When asked for a rate to another point, the Pennsylvania gave one that was three and four times as much as they would charge the oil trust, but added, "we cannot make a rate on the empty cars returning." That is, as it was interpreted, "we will carry the oil, but we will not permit the empty cars to come over the roads to get the oil. They must be taken on a wheelbarrow, or by canal, or by balloon."[193] The war went on. Attempts were made to seduce the officials of the Tidewater. A stockholder, who had been too poor to pay for his stock, received a large sum from the oil combination and began a vexatious suit for a receivership.[194] A minority forced their way into the offices of the company, and took violent possession of it by a "farcical, fraudulent, and void" election, as the court decided in annulling it. Its financial credit was attacked in the money market and by injunctions against its bonds.

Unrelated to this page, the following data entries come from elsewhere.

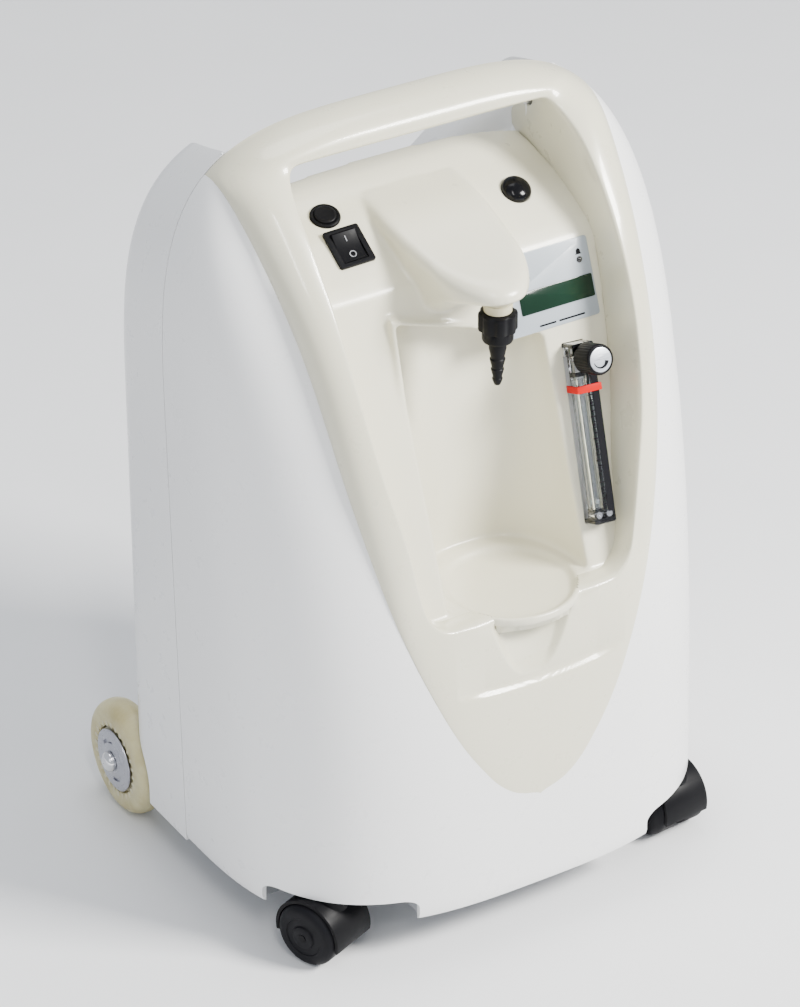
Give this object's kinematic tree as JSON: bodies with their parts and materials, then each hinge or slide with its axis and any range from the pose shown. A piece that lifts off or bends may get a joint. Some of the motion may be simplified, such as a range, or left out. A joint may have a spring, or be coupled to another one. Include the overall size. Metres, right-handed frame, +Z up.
{
  "type": "oxygen concentrator",
  "caption": "Upright home oxygen concentrator: glossy white cabinet, cream loop handle and control face, flowmeter, hose outlet, twin-wheel casters in front and large wheels behind.",
  "frame": {"origin": "centre of the bounding box's footprint, on the floor", "axes": "+Z up, the control face looks along -Y, +X to the right as the control face is seen"},
  "size_m": [0.4136, 0.34, 0.6011],
  "materials": {
    "shell": "gloss white moulded plastic",
    "pearl": "pearl cream lacquer, gloss",
    "panel": "pearl cream lacquer, satin gloss",
    "tray": "grey moulded plastic",
    "label": "blue-grey printed film",
    "lcd": "dark green display window",
    "lamp": "unlit lamp lens",
    "black": "black moulded plastic",
    "black_gloss": "gloss black plastic",
    "black_wheel": "black caster tread",
    "red": "red clip",
    "acrylic": "clear acrylic",
    "steel": "plain steel",
    "silver": "silver plate",
    "chrome": "domed chrome bolt",
    "tyre": "translucent yellowed polyurethane",
    "rubber": "black rubber",
    "nylon": "cream nylon",
    "alloy": "cast and drawn aluminium",
    "foam": "open-cell filter foam",
    "grille": "light grey plastic",
    "board": "green circuit board",
    "hose": "silicone hose",
    "copper": "copper tube",
    "tank": "white plastic tank"
  },
  "bodies": {
    "cabinet": {"front_shell": "shell", "rear_shell": "shell", "handle_bezel": "pearl", "control_panel": "panel", "base_tray": "tray", "label_panel": "label", "lcd_window": "lcd", "status_led": "lamp", "rocker_frame": "black", "reset_collar": "black", "flowmeter_body": "acrylic", "flowmeter_scale": "black", "flow_limit_band": "red", "outlet_port": "nylon", "rear_axle": "steel", "rear_bolt_l": "chrome", "rear_bolt_r": "chrome", "filter_foam": "foam", "exhaust_grille": "grille", "power_inlet": "black", "compressor_motor": "alloy", "isolation_mount_1": "rubber", "isolation_mount_2": "rubber", "isolation_mount_3": "rubber", "isolation_mount_4": "rubber", "fan_frame": "black", "sieve_bed_l": "alloy", "sieve_bed_r": "alloy", "valve_block": "alloy", "product_tank": "tank", "control_board": "board", "cooling_coil": "copper", "product_hose": "hose"},
    "rocker": {"rocker_button": "black_gloss"},
    "reset": {"reset_button": "black"},
    "cap": {"round_cap": "black_gloss"},
    "float": {"flowmeter_float": "steel"},
    "knob": {"flowmeter_knob": "black", "knob_disc": "silver"},
    "outlet_fitting": {"outlet_nut": "black", "outlet_barb": "black"},
    "caster_l": {"caster_stem_l": "steel", "caster_hood_l": "black", "caster_axle_l": "steel"},
    "wheel_la": {"caster_wheel_la": "black_wheel"},
    "wheel_lb": {"caster_wheel_lb": "black_wheel"},
    "caster_r": {"caster_stem_r": "steel", "caster_hood_r": "black", "caster_axle_r": "steel"},
    "wheel_ra": {"caster_wheel_ra": "black_wheel"},
    "wheel_rb": {"caster_wheel_rb": "black_wheel"},
    "rear_wheel_l": {"rear_tyre_l": "tyre", "rear_hub_l": "nylon", "rear_cap_l": "silver"},
    "rear_wheel_r": {"rear_tyre_r": "tyre", "rear_hub_r": "nylon", "rear_cap_r": "silver"},
    "fan": {"fan_rotor": "black"},
    "cover": {"filter_cover": "shell"}
  },
  "joints": [
    {"name": "rocker_hinge", "type": "hinge", "parent": "cabinet", "child": "rocker", "pos_m": [-0.06896, -0.0194, 0.51453], "axis": [0.9992, -0.0215, 0.035], "range_deg": [-14, 0]},
    {"name": "reset_press", "type": "slide", "parent": "cabinet", "child": "reset", "axis": [-0.0918, -0.3564, 0.9298], "range_m": [-0.002, 0], "stiffness_N_per_m": 500},
    {"name": "cap_pull", "type": "slide", "parent": "cabinet", "child": "cap", "axis": [0.0614, -0.4758, 0.8774], "range_m": [0, 0.02]},
    {"name": "float_rise", "type": "slide", "parent": "cabinet", "child": "float", "axis": [0.0616, 0.3554, 0.9327], "range_m": [0, 0.085]},
    {"name": "knob_turn", "type": "hinge", "parent": "cabinet", "child": "knob", "pos_m": [0.08138, -0.08181, 0.41324], "axis": [0, -0.9345, 0.356], "range_deg": [0, 900]},
    {"name": "nut_turn", "type": "hinge", "parent": "cabinet", "child": "outlet_fitting", "pos_m": [0, -0.105, 0.47], "axis": [0, 0, -1], "range_deg": [0, 720]},
    {"name": "swivel_l", "type": "hinge", "parent": "cabinet", "child": "caster_l", "pos_m": [-0.15, -0.122, 0.055], "axis": [0, 0, 1], "continuous": true},
    {"name": "spin_la", "type": "hinge", "parent": "caster_l", "child": "wheel_la", "pos_m": [-0.15337, -0.11366, 0.025], "axis": [0.9272, 0.3746, 0], "continuous": true},
    {"name": "spin_lb", "type": "hinge", "parent": "caster_l", "child": "wheel_lb", "pos_m": [-0.15337, -0.11366, 0.025], "axis": [0.9272, 0.3746, 0], "continuous": true},
    {"name": "rear_spin_l", "type": "hinge", "parent": "cabinet", "child": "rear_wheel_l", "pos_m": [-0.185, 0.124, 0.046], "axis": [1, 0, 0], "continuous": true},
    {"name": "swivel_r", "type": "hinge", "parent": "cabinet", "child": "caster_r", "pos_m": [0.15, -0.122, 0.055], "axis": [0, 0, 1], "continuous": true},
    {"name": "spin_ra", "type": "hinge", "parent": "caster_r", "child": "wheel_ra", "pos_m": [0.14914, -0.11304, 0.025], "axis": [0.9954, 0.0958, 0], "continuous": true},
    {"name": "spin_rb", "type": "hinge", "parent": "caster_r", "child": "wheel_rb", "pos_m": [0.14914, -0.11304, 0.025], "axis": [0.9954, 0.0958, 0], "continuous": true},
    {"name": "rear_spin_r", "type": "hinge", "parent": "cabinet", "child": "rear_wheel_r", "pos_m": [0.185, 0.124, 0.046], "axis": [1, 0, 0], "continuous": true},
    {"name": "fan_spin", "type": "hinge", "parent": "cabinet", "child": "fan", "pos_m": [0, 0.0725, 0.118], "axis": [0, 1, 0], "continuous": true},
    {"name": "cover_pull", "type": "slide", "parent": "cabinet", "child": "cover", "axis": [0, 1, 0], "range_m": [0, 0.03]}
  ]
}
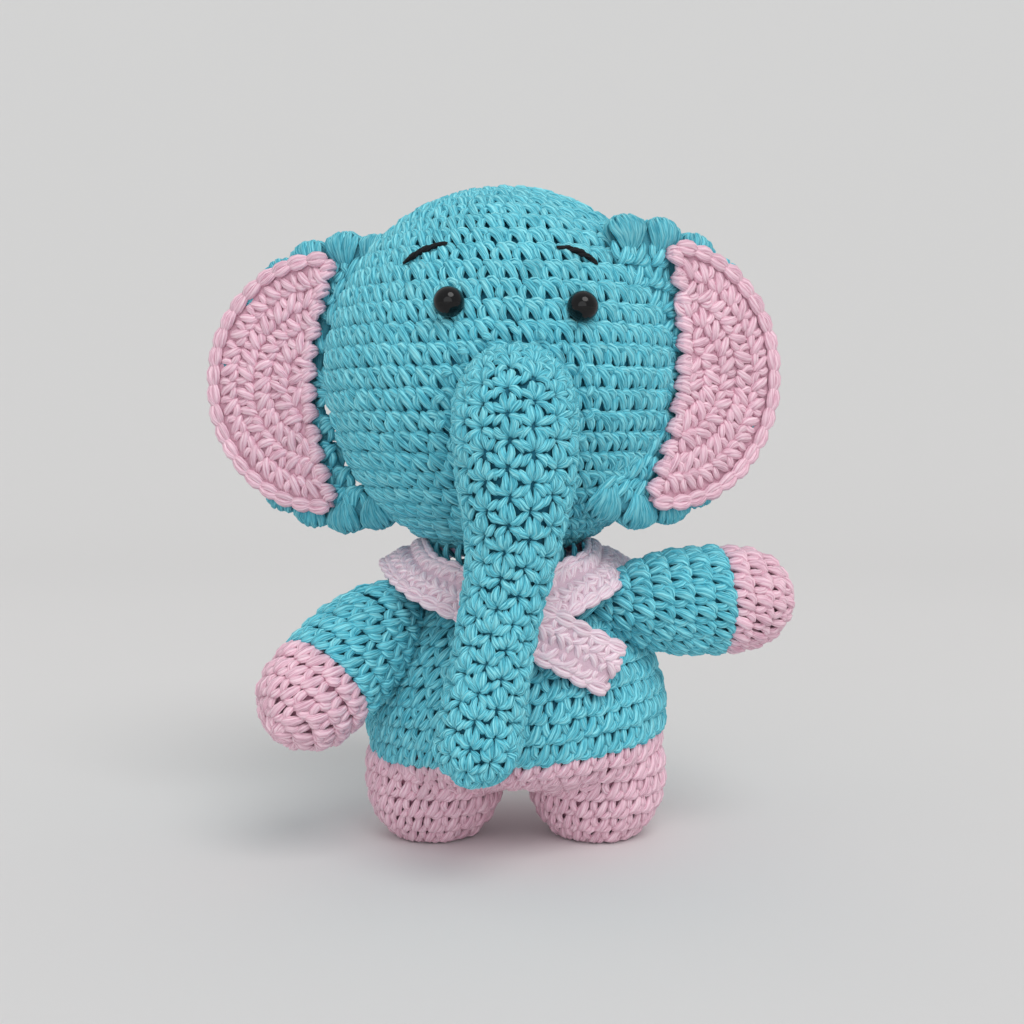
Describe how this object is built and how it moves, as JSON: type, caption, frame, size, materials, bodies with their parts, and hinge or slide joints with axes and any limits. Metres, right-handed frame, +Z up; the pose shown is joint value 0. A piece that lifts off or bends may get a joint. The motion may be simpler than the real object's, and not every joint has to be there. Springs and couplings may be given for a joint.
{
  "type": "stuffed elephant",
  "caption": "Crocheted stuffed elephant standing on two short legs, with a long trunk, two-layer ears and a neck scarf; head, trunk, ears, arms and scarf end move.",
  "frame": {"origin": "middle of the toy's outline at the floor, under the soles", "axes": "+Z up, -Y the way the face looks, +X the viewer's right"},
  "size_m": [0.1291, 0.093, 0.1379],
  "materials": {
    "blue_yarn": "crocheted cotton yarn, matt",
    "pink_yarn": "crocheted cotton yarn, matt",
    "scarf_yarn": "crocheted cotton yarn, matt",
    "wadding": "loose polyester wadding",
    "bead": "polished black",
    "washer_plastic": "moulded, unseen",
    "brow_thread": "black embroidery thread"
  },
  "bodies": {
    "torso": {"torso_shell": "blue_yarn", "torso_stuffing": "wadding", "hips_shell": "pink_yarn", "left_leg": "pink_yarn", "right_leg": "pink_yarn", "left_leg_stuffing": "wadding", "right_leg_stuffing": "wadding", "neck_seam": "blue_yarn", "scarf_wrap": "scarf_yarn", "left_shoulder_thread": "blue_yarn", "right_shoulder_thread": "blue_yarn"},
    "head": {"head_shell": "blue_yarn", "head_stuffing": "wadding", "left_eye": "bead", "right_eye": "bead", "left_eye_washer": "washer_plastic", "right_eye_washer": "washer_plastic", "left_brow": "brow_thread", "right_brow": "brow_thread", "trunk_seam": "blue_yarn", "left_ear_seam": "blue_yarn", "right_ear_seam": "blue_yarn"},
    "trunk": {"trunk_shell": "blue_yarn", "trunk_stuffing": "wadding"},
    "left_ear": {"left_ear_front": "pink_yarn", "left_ear_back": "blue_yarn"},
    "right_ear": {"right_ear_front": "pink_yarn", "right_ear_back": "blue_yarn"},
    "left_arm": {"left_sleeve": "blue_yarn", "left_hand": "pink_yarn", "left_arm_stuffing": "wadding"},
    "right_arm": {"right_sleeve": "blue_yarn", "right_hand": "pink_yarn", "right_arm_stuffing": "wadding"},
    "scarf_tail": {"scarf_tail": "scarf_yarn"}
  },
  "joints": [
    {"name": "neck_turn", "type": "hinge", "parent": "torso", "child": "head", "pos_m": [0.00282, 0.00835, 0.06], "axis": [0, 0, 1], "range_deg": [-20, 20]},
    {"name": "trunk_lift", "type": "hinge", "parent": "head", "child": "trunk", "pos_m": [0.00492, -0.03465, 0.0895], "axis": [-1, 0, 0], "range_deg": [0, 50]},
    {"name": "left_ear_flap", "type": "hinge", "parent": "head", "child": "left_ear", "pos_m": [-0.03723, 0.01045, 0.0969], "axis": [0, 0, 1], "range_deg": [-8, 25]},
    {"name": "right_ear_flap", "type": "hinge", "parent": "head", "child": "right_ear", "pos_m": [0.03973, -0.00732, 0.0969], "axis": [0, 0, -1], "range_deg": [-8, 25]},
    {"name": "left_arm_raise", "type": "hinge", "parent": "torso", "child": "left_arm", "pos_m": [-0.01618, -0.00065, 0.0535], "axis": [0.0907, 0.6761, -0.7312], "range_deg": [0, 35]},
    {"name": "right_arm_forward", "type": "hinge", "parent": "torso", "child": "right_arm", "pos_m": [0.02182, -0.00965, 0.0508], "axis": [0, 0, -1], "range_deg": [0, 25]},
    {"name": "scarf_tail_flap", "type": "hinge", "parent": "torso", "child": "scarf_tail", "pos_m": [0.00382, -0.02585, 0.051], "axis": [-0.4439, -0.1528, -0.8829], "range_deg": [0, 42]}
  ]
}
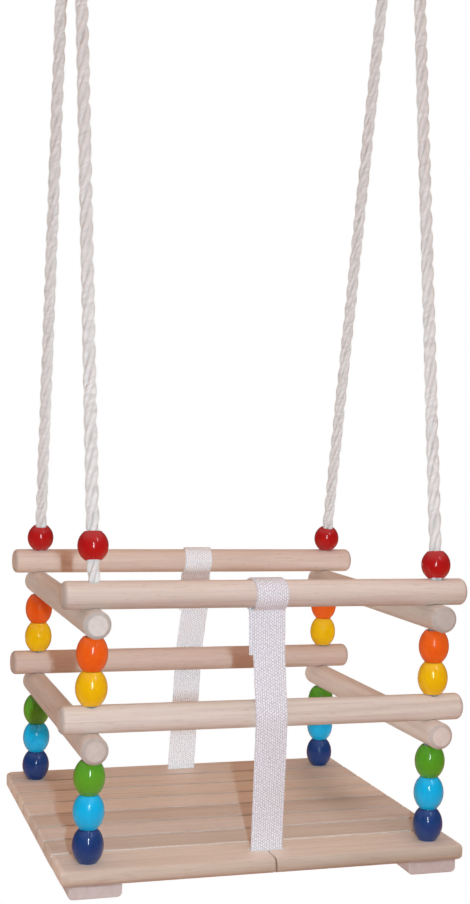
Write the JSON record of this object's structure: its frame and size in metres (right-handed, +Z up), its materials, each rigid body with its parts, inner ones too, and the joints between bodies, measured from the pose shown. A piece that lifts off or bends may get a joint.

Affidavits were offered from members of the oil combination denying that they had had anything to do with these proceedings. In reference to these affidavits, the representative of the Tidewater reminded the court that that combination was a multifarious body. "One-half of them," he said, "do a thing, and the other half swear they know nothing about it. In pursuance of this Machiavelian policy, they have eight or ten gentlemen to conduct negotiations, and eight or ten to say they do not know anything about them."
Then, with no visible cause, the capacity of the pipe fell below the demands upon it. This insufficient capacity was pleaded in court as one of the reasons why the pipe should be taken out of the hands of its owners. One day the cause was discovered—a plug of wood. Some mysterious hand had been set to drive a square block of wood into the pipe so as to cut down its capacity to one-third. The representative of the Tidewater declared in court his belief that this plug had been placed by "people on the other side who have made affidavits in this case." A similar deed, but much worse, as it might have cost many lives, was done during the contest with Toledo, nine years later.[195]
The Tidewater was successful, but not successful enough. It owned 400 miles of pipe, including the 105 miles of the trunk-line, and had control of nearly 3,000,000 barrels of tankage. It did a great work for the people. "It was," the Philadelphia Press said, in 1883, "the child of war. It has been a barrier between the producers and the monopoly which would crush them if it dared." While these words of exultation were being penned, a surrender was under negotiation. The Tidewater's managers were nearly worn out. These tactics of corrupting their officers, slandering their credit, buying up their customers, stealing their elections, garroting them with lawsuits founded on falsehoods, shutting them off the railroads, and plugging up their pipe in the dark, were too much. They entered into a pool. The two companies in the summer of 1883 "recognized" each other, as the trunk lines do, and agreed to divide the business in proportions, which would net the Tidewater $500,000 a year. The announcement that this pool had been forced on the Tidewater fell like a death-blow on the people of the oil regions. "The Tidewater," the Philadelphia Press said, editorially, "will probably retain a nominal identity as a corporation, but its usefulness to the public and its claim to popular confidence and encouragement were extinguished the instant it consented to enter into alliance with the unscrupulous monopoly which resorts to that means of conciliating and bribing what it had failed to destroy." As was anticipated by the Press, the Tidewater retained its nominal identity, but that was all. Its surrender was admitted by its principal organizer, Mr. Franklin B. Gowen. The officials of the Pennsylvania Railroad have testified to it. "They made an arrangement of some kind, the conditions of which I never knew; one swallowed the other or both swallowed the other, or something, and settled up their difficulties,"[196] said the general freight agent. The president said: "The competition between these pipe lines ceased."[197]
The attorney of the Tidewater was asked if there were any negotiations which resulted in a compromise of the differences with the oil combination.
"If by differences," he replied, "you mean competition in trade, I answer the question, yes. That resulted in a written contract.... The purpose of the contract was to settle the rivalry in business between the two companies, each company to take a percentage of transportation and gathering, and each to do with the oil as it saw fit."[198]